Immigration application and petition fees have been gradually going up since 1985, but the rate increases — some more than 100 percent — proposed Wednesday by U.S. Citizenship and Immigration Services officials would mark the largest dollar increases in that time period.
An application for citizenship, including biometric encoding, would climb to $675 from $400 while an application to become a permanent resident would ascend to $985 from $395. The latter would be partially offset by the elimination of fees applicants have to pay while waiting for the green cards, officials said.
The new rates will most affect working-class immigrant families and discourage many others from filing, said Tucson immigration attorney Patricia Mejia.
"That's outrageous," Mejia said. "That's going to make it impossible for people to file for adjustment, most people struggle to even come up with current fees."
The increases are essential for the fee-based agency — which doesn't receive funding from Congress — to recover its costs and improve its service, said Emilio Gonzalez, director of Citizenship and Immigration Services.
"This is a comprehensive cost of what it takes to keep this agency not only afloat, but moving forward," he said.
The new fee schedule has been posted on the Federal Register and after a 60-day public comment period and an additional 60-day period to execute the changes would likely be implemented about mid-June, Gonzalez said. Congress can weigh in but does not have authority to dictate the regulatory issue, he said.
Fee increases range from $65 more for a replacement employment authorization or temporary residence card to $2,375 more for certain fees paid by business entrepreneurs in the immigration process. Here are some examples of fee increases, including the biometric costs of getting fingerprints, photographs and signatures taken:
● An application for naturalization, or citizenship, would cost $675, a $275 increase from current fees, and nearly three times the $250 cost in 1998.
● An application to replace a permanent-resident "green card" would cost $370, a $110 increase from current fees and nearly three times as much as the $135 it cost in 1998.
● An application for employment authorization would cost $420, a $170 increase from current fees and more than triple the $125 cost in 1998.
The fee increase would make applying for citizenship in the United States more expensive than in any other country with a significant immigration flow, found a study by the Migration Policy Institute, a think tank in Washington, D.C.
A citizenship application fee costs $5 in Canada, $93 in Australia, $330 in Germany and $525 in the United Kingdom, the study found.
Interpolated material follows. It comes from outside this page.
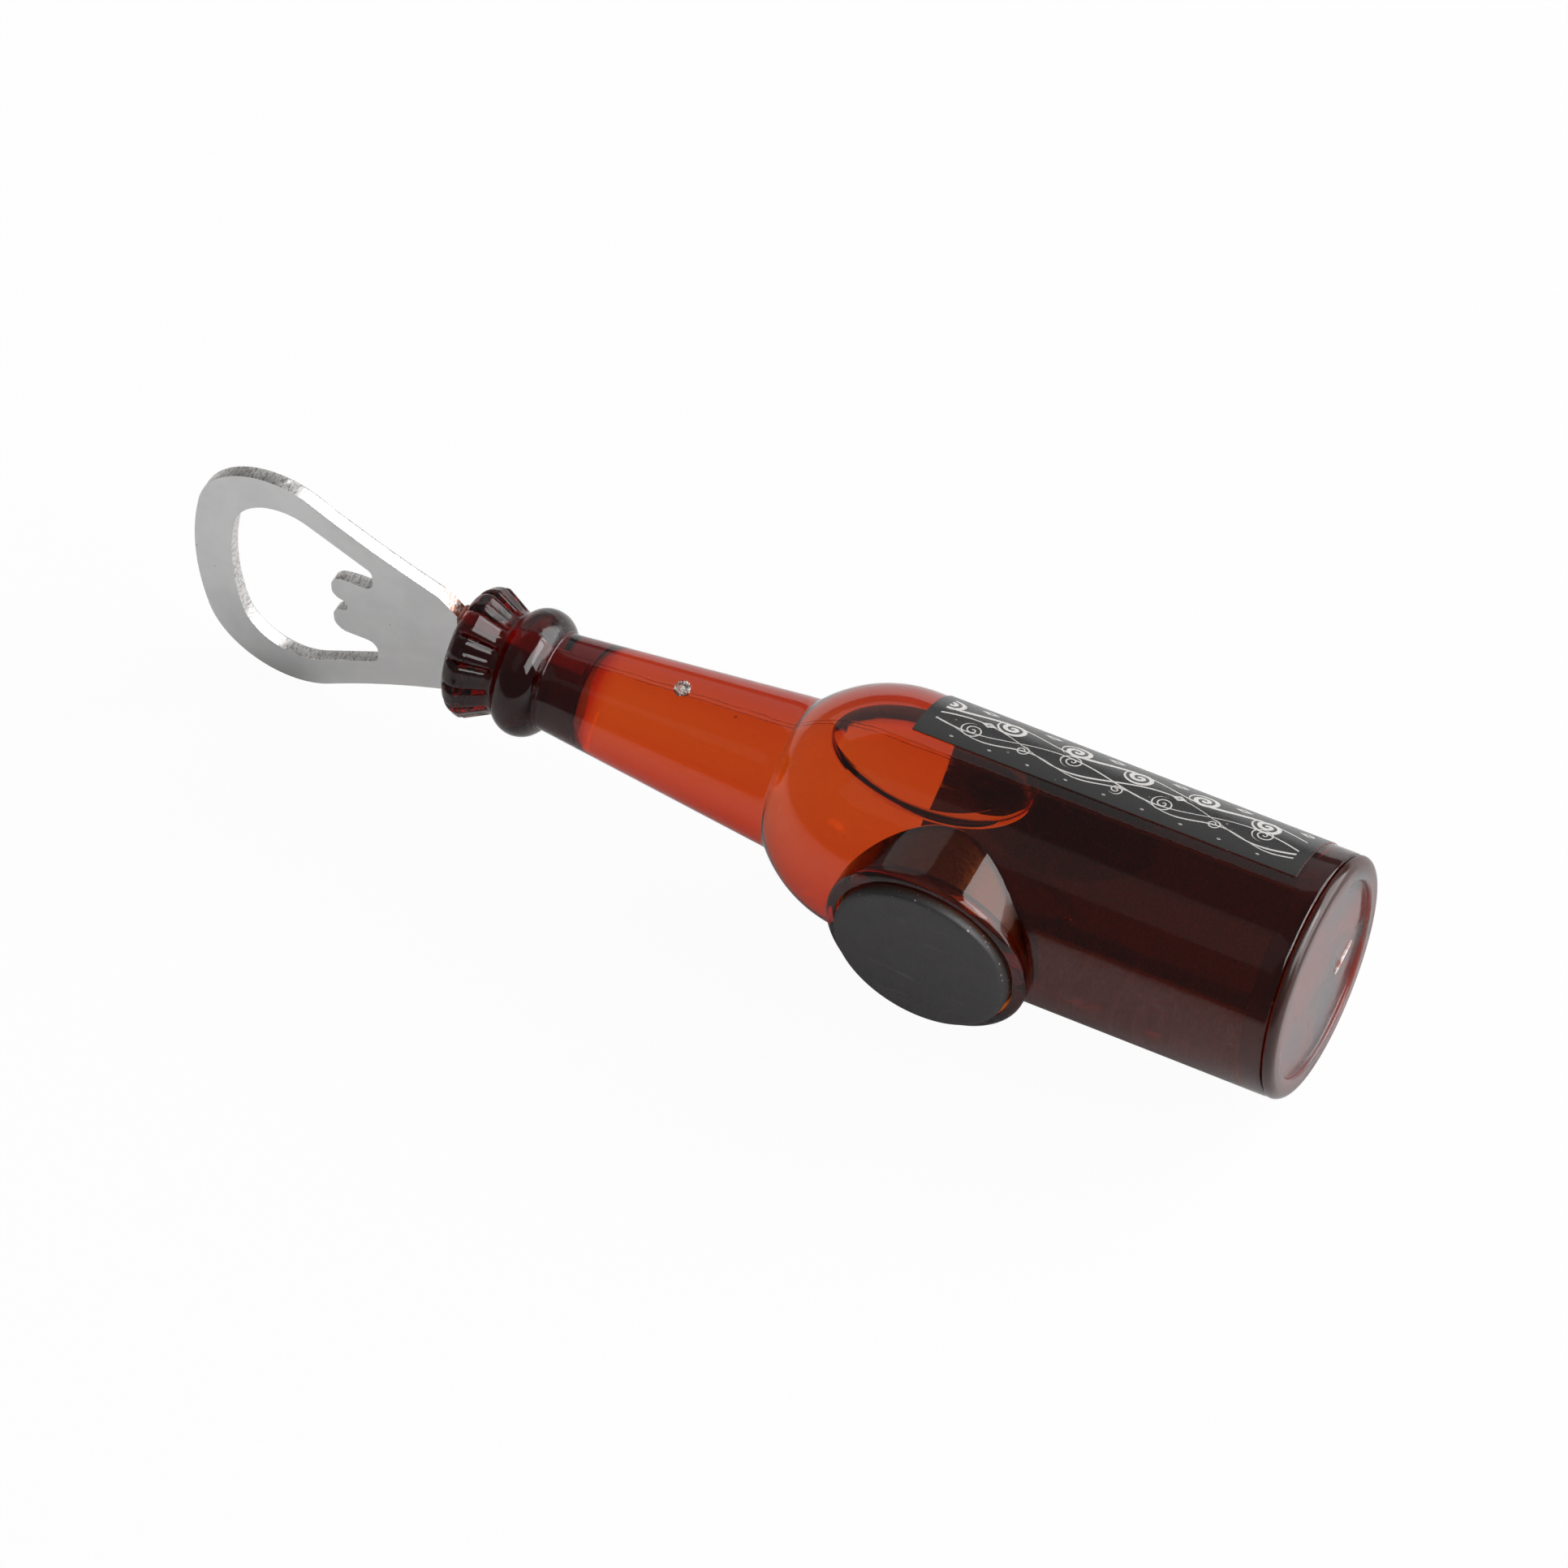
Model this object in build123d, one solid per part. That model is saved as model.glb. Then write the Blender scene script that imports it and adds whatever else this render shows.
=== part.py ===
from build123d import *
from math import asin, atan2, cos, degrees, hypot, radians, sin
import os

# Souvenir bottle opener: a small amber bottle, filled and sealed, with a steel opener blade
# glued into its mouth and a round magnet on its side. Sizes in millimetres.
# The bottle lies along X with the blade's plane upright. The origin is the centre of the
# magnet's outer face: -Y points out of the magnet, +X towards the bottle's base, +Z up.
# "Distance" is measured along the bottle's axis, from the base joint towards the blade's tip.

# Bottle body and shoulder
body_radius = 12.0
body_wall = 1.1
body_length = 43.4
shoulder_length = 10.1

# Neck, a cone whose far end is solid round the blade's tang
neck_length = 27.8
neck_root_radius = 7.5
neck_tip_radius = 4.55
neck_wall = 1.1
neck_end_wall = 2.15

# Bead under the cap, a full round ring
bead_round = 2.54
bead_radius = 6.35

# Fluted cap end
cap_root_radius = 5.2
cap_skirt_length = 2.6
cap_rim_radius = 6.57
cap_round = 1.96
flute_count = 14
flute_radius = 0.9
flute_depth = 0.22

# Magnet, its glue and the boss that holds it
magnet_station = 33.7
magnet_radius = 8.9
magnet_thickness = 2.4
magnet_edge = 0.3
magnet_proud = 1.05
magnet_glue_bed = 0.15
magnet_glue_gap = 0.3
magnet_glue_rise = 0.8
boss_wall = 1.1
boss_edge_round = 0.8

# Base plug
flange_thickness = 1.1
flange_round = 0.9
flange_recess_radius = 9.8
flange_recess_depth = 0.55
spigot_length = 2.5
spigot_clearance = 0.05

# Filling and its air bubble
filling_clearance = 0.03
bubble_set_back = 4.5
bubble_half_length = 10.2
bubble_half_width = 5.9
bubble_depth = 2.6

# Label, wrapped round the side away from the magnet
label_thickness = 0.1
label_glue = 0.02
label_base_margin = 2.9
label_shoulder_margin = 1.4
label_start_angle = 6.0
label_wrap_angle = 161.0

# Opener blade: ring
blade_thickness = 1.5
blade_back_round = 0.3
ring_tip_reach = 28.9
ring_tip_width = 4.0
ring_corner_set_back = 9.3
ring_corner_offset = 6.0
ring_corner_radius = 8.6
ring_flank_angle = 31.0

# Opener blade: shank and tang
shank_reach = 2.2
shank_half_width = 7.0
shank_foot_half_width = 4.75
tang_depth = 13.0
tang_root_half_width = 4.2
tang_end_half_width = 3.2
tang_glue_gap = 0.15
tang_glue_width = 0.35
tang_glue_height = 0.4

# Opener blade: opening and the tab that lifts a bottle cap
opening_start_reach = 9.4
opening_corner_set_back = 6.25
opening_corner_offset = 5.08
opening_corner_radius = 5.7
opening_root_half_width = 6.7
opening_root_round = 0.8
tab_length = 4.6
tab_tip_thickness = 1.0
tab_half_width = 3.95
tab_root_round = 1.1
tab_tip_round = 1.45
tab_notch_depth = 1.6
tab_notch_floor_half_width = 0.6
tab_notch_mouth_half_width = 1.0
tab_notch_floor_round = 0.55
tab_notch_mouth_round = 1.2

# Places worked out from the sizes above
bore_radius = body_radius - body_wall
neck_start = body_length + shoulder_length
neck_end = neck_start + neck_length
bead_distance = neck_end
cap_start = bead_distance + bead_round + 0.2
cap_end = cap_start + cap_skirt_length + cap_round
neck_bore_end = cap_end - tang_depth - tang_glue_gap - neck_end_wall
label_length = body_length - label_base_margin - label_shoulder_margin
pocket_radius = magnet_radius + magnet_glue_gap
pocket_floor = magnet_thickness + magnet_glue_bed
boss_radius = pocket_radius + boss_wall
axis_offset = pocket_floor + body_radius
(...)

The proposal illustrates the mixed messages the country delivers to immigrants, said Jennifer Allen, director of Tucson-based Border Action Network, which works with immigrant communities: It wants them to become citizens, learn the language and adapt to the culture but then raise the prices so high that it becomes impossible for thousands.
"The fees as they existed before were an obstacle for many people," Allen said. "To continue to increase them is making citizenship more and more unattainable."
The agency established the new fee structure following an eight-month internal review of the costs of processing applications. A 2004 Government Accountability Office report found that current fees weren't covering costs and suggested the review.
It is the first comprehensive review of fees since 1998, when fees increased by 76 percent. The agency reviews its fees every two years.
The rates will cover the costs of processing refugees and asylum cases, who don't have to pay, and for those applicants who qualify for fee waivers or exemptions.
Applicants shouldn't have to pay these surcharges or anything beyond the costs associated with their case, said William Ramos, director of the Washington, D.C., office of the National Association of Latino Elected and Appointed Officials.
"The way the agency is funded has a fundamental flaw," he said.
The agency should advocate for appropriations from Congress to remedy the problem.
But while Ramos' organization will work for that, it's not on the agenda of Gonzalez, who said Wednesday that he's never inquired about that.
"These are the rules of the game," Gonzalez said. "This is what we've inherited."
The agency is promising a 20 percent reduction in processing times by the end of fiscal year 2009 in return for the increased fees.
The agency has reduced its backlog from 3.8 million in 2004 to 9,482 cases at the end of fiscal year 2006, agency officials said. They are trying to process all applications within six months.
Processing times have improved for many of her clients, said Gloria Goldman, a Tucson immigration attorney since 1991 and a board member with the American Immigration Lawyers Association.
And, if the service improvements trickle down to offices in places such as Tucson, the increases will be worth it, she said.
"But, that's not generally what happens," Goldman said.
Citizenship and Immigration Services has two offices in Arizona, a main one in Phoenix and a field office in Tucson.
The agency would use the projected additional revenue of more than $1 billion to construct nine new offices, improving the layout of both new and existing offices. The money would also fund hiring nearly 1,500 employees to add to the 16,000 it has nationwide, spokeswoman Marie Sebrechts said.
Officials deny that the increases are meant to discourage people from pursuing permanent residency or U.S. citizenship. Gonzalez said he knows the fees will be tough on some immigrant families but said he must ensure that the agency with a $2 billion annual budget survives. "I need these fees to give these immigrant communities the agency they expect," he said.